Training at a very young age may influence the characteristics of the collagen network of articular cartilage extracellular matrix (ECM) in horses.


To investigate whether increasing workload of foals results in significant changes in the biochemical composition of articular cartilage ECM.


Thoroughbred foals (n = 33) were divided into 2 different exercise groups from age 10 days-18 months. One group (PASTEX; n = 15) was reared at pasture; the other (CONDEX; n = 18) underwent a specific additional training programme that increased workload by 30%. At mean age 18 months, 6 animals from each group were subjected to euthanasia. The proximal articular surface of the proximal phalanx of the right hindlimb was examined for the presence of damage using the cartilage degeneration index (CDI). Samples were taken from 2 sites with known different loading patterns. Slices were analysed for DNA, glycosaminoglycans (GAG), collagen and post translational modifications of collagen (formation of hydroxylysylpyridinoline [HP] and pentosidine crosslinks, and hydroxylysine [Hyl]), and exercise groups and different sites compared.


There were no differences in CDI between PASTEX and CONDEX animals, indicating the absence of extra joint damage due to the exercise regimen.

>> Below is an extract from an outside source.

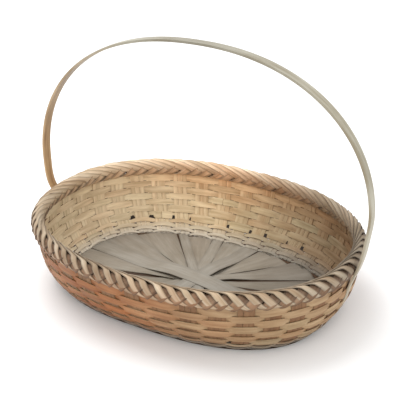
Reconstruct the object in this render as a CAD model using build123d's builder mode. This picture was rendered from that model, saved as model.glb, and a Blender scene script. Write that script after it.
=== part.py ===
"""Oval winnowing basket of split bamboo with one bent strip for a handle.

Frame: origin under the middle of the floor, on the surface the basket stands on.
+X runs along the basket's length, +Y across it, +Z up. Millimetres.

The twelve base splints cross at the hub and turn up at the floor's edge as the
36 stakes of the wall. Eleven weft rows go round them, over one and under one.
The stakes end inside the border plait, which is worked round a hoop.
"""

import os
from math import cos, hypot, pi, radians, sin, sqrt

from build123d import *

# The oval, at the floor's edge and at the middle of the border
FLOOR_HALF_LENGTH = 168.0
FLOOR_HALF_WIDTH = 117.0
FLOOR_SQUARENESS = 2.65
RIM_HALF_LENGTH = 200.0
RIM_HALF_WIDTH = 158.5
RIM_SQUARENESS = 2.2
RIM_HEIGHT = 83.0
END_FLARE = 3.0
SIDE_FLARE = 2.2

# Base splints and the stakes that they become
STAKE_COUNT = 36
STAKE_WIDTH = 18.0
SPLINT_THICKNESS = 0.7
LAYER_STEP = 0.76
HUB_RADIUS = 45.0
RAMP_END_RADIUS = 85.0
RAMP_OVERLAP = 5.0
PLATE_OVERLAP = 1.0
WAIST_SHARE = 1.08
STAKE_TOP = 80.0
STAKES_PER_SPLINT = (1, 2) * 6

# Weft rows
THIN_ROWS = 4
WIDE_ROWS = 7
LOWEST_WEFT = 1.0
THIN_ROWS_TOP = 16.0
WIDE_ROWS_TOP = 72.0
THIN_ROW_GROWTH = 1.25
WEFT_THICKNESS = 0.8
WEAVE_CLEARANCE = 0.15
ROW_GAP = 0.3
TURN_MARGIN = 0.8

# Border plait and the hoop inside it
BORDER_HALF_WIDTH = 7.1
BORDER_HALF_HEIGHT = 9.75
HOOP_WIDTH = 4.0
HOOP_BOTTOM = 82.3
HOOP_TOP = 89.3
HOOP_CLEARANCE = 0.3
SLOT_WIDTH = 3.2
SLOT_BOTTOM = 72.0

# Handle strip
HANDLE_WIDTH = 12.5
HANDLE_THICKNESS = 3.0
HANDLE_HALF_SPAN = 224.0
HANDLE_SPRING_HEIGHT = 129.0
HANDLE_RISE = 180.0
HANDLE_FULLNESS = 0.9
BORDER_CROSSING = 212.5
LEG_THICKNESS = 1.4
LEG_TIP_HEIGHT = 18.5
LEG_TOP_HEIGHT = 60.0
LEG_SLANT = 0.3
ARCH_FIRST_DEGREES = 12
ARCH_STEP_DEGREES = 6
ARCH_TOP_DEGREES = 90

# Fineness of the worked-out curves
ANGLE_STEP = 0.01
HEIGHT_STEP = 0.5
DIVISION_STEPS = 3600
RIM_POINTS = 48

WEFT_OFFSET = SPLINT_THICKNESS / 2 + WEAVE_CLEARANCE + WEFT_THICKNESS / 2


def unit(x, y):
    """The plan vector x, y at length one."""
    size = hypot(x, y)
    return Vector(x / size, y / size, 0)


def ring_radius(angle, z):
    """Distance from the axis to the middle of the wall, at a direction and a height."""
    drop = 1 - min(z, RIM_HEIGHT) / RIM_HEIGHT
    ends = 1 - drop**END_FLARE
    sides = 1 - drop**SIDE_FLARE
    length = FLOOR_HALF_LENGTH + (RIM_HALF_LENGTH - FLOOR_HALF_LENGTH) * ends
    width = FLOOR_HALF_WIDTH + (RIM_HALF_WIDTH - FLOOR_HALF_WIDTH) * sides
    power = FLOOR_SQUARENESS + (RIM_SQUARENESS - FLOOR_SQUARENESS) * sides
    total = abs(cos(angle) / length) ** power + abs(sin(angle) / width) ** power
    return total ** (-1 / power)


def ring_point(angle, z):
    """A point of the wall's middle surface."""
    radius = ring_radius(angle, z)
    return Vector(radius * cos(angle), radius * sin(angle), z)


def ring_tangent(angle, z):
    """The horizontal direction along the wall, anticlockwise."""
    step = ring_point(angle + ANGLE_STEP, z) - ring_point(angle - ANGLE_STEP, z)
    return unit(step.X, step.Y)


def ring_normal(angle, z):
    """The horizontal direction straight out of the wall."""
    tangent = ring_tangent(angle, z)
    return Vector(tangent.Y, -tangent.X, 0)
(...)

There were site-related differences for most biochemical variables, corroborating earlier reports. All biochemical variables showed differences between PASTEX and CONDEX groups at one of the sites, and some at both. GAG and collagen levels were lower in the CONDEX group whereas Hyl, HP crosslinks and pentosidine crosslinks were higher.


A measurable effect of the conditioning exercise was demonstrated. The margin between too much and too little work when training foals may be narrower than intuitively presumed.